Jan 3, 2024 - Business

Lancashire Heeler fetches a spot in the American Kennel Club

A black dog with some brown fur is walked on a leash on grass.

Lancashire Heeler in conformation at a dog show in New York. Photo: Kyle Reynolds/Getty Images

Energetic, agile and obedient, it hails from the United Kingdom and dates back to 17th century crossbreeding.

Driving the news: The Lancashire Heeler became the American Kennel Club's latest accepted dog breed on Wednesday.

  • The breed became eligible to start competing on Jan. 1.
  • The AKC recognizes 201 breeds, which can compete for "best in show" at events at Westminster and other events. Three breeds were recognized in 2022 — including the Russian Toy, Mudi and Bracco Italiano — one in 2021, and three in 2020.
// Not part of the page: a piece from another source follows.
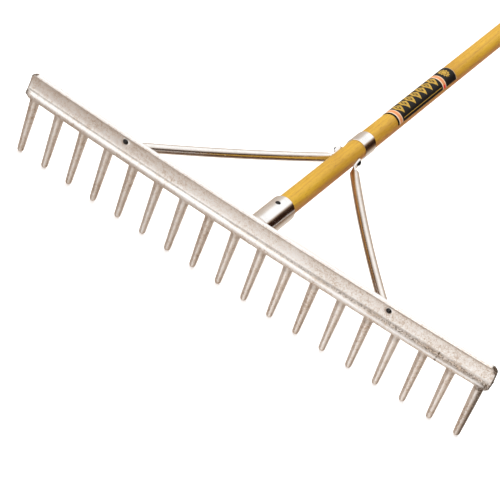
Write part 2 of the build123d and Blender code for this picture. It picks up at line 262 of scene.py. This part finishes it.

By the numbers: There are about 400 Lancashire Heelers nationwide, per Sheryl Bradbury, president of the U.S. Lancashire Heeler Club (USLHC).

  • Getting recognized as a member of the Herding Group required proof of at least 20 litters bred with a three-generation pedigree.
  • They live between 12 and 15 years. The average litter has five puppies.

Details: Lancashire Heelers are small but sturdy, according to the AKC. As a herding breed, the dogs like having a mission.

  • They are strong when participating in herding, agility, obedience, rally, a 100-yard dash, barn hunt, dock diving, disc dog, tracking and therapy at dog shows and competitions.
  • "I always caution buyers to not let a puppy's cuteness fool you," Bradbury said, per the AKC. "The minute it is off your lap it may be chewing your shoes or nipping at your heels. Conversely, it will be your loyal best friend."

Flashback: The breed earned full recognition from the Kennel Club in the UK in 1981.

  • The U.S. club representing the breed was formed in 2007.

What's next: The breed is striving for public identity, per the AKC.

  • "Lancashire Heelers have also been called [mini] Dobermans, Manchester Terrier mixes, and [even] some sort of Corgi," said Jeff Kestner, a USLHC member-breeder.
  • With AKC recognition, breeders expect the dog to become more recognizable in the U.S.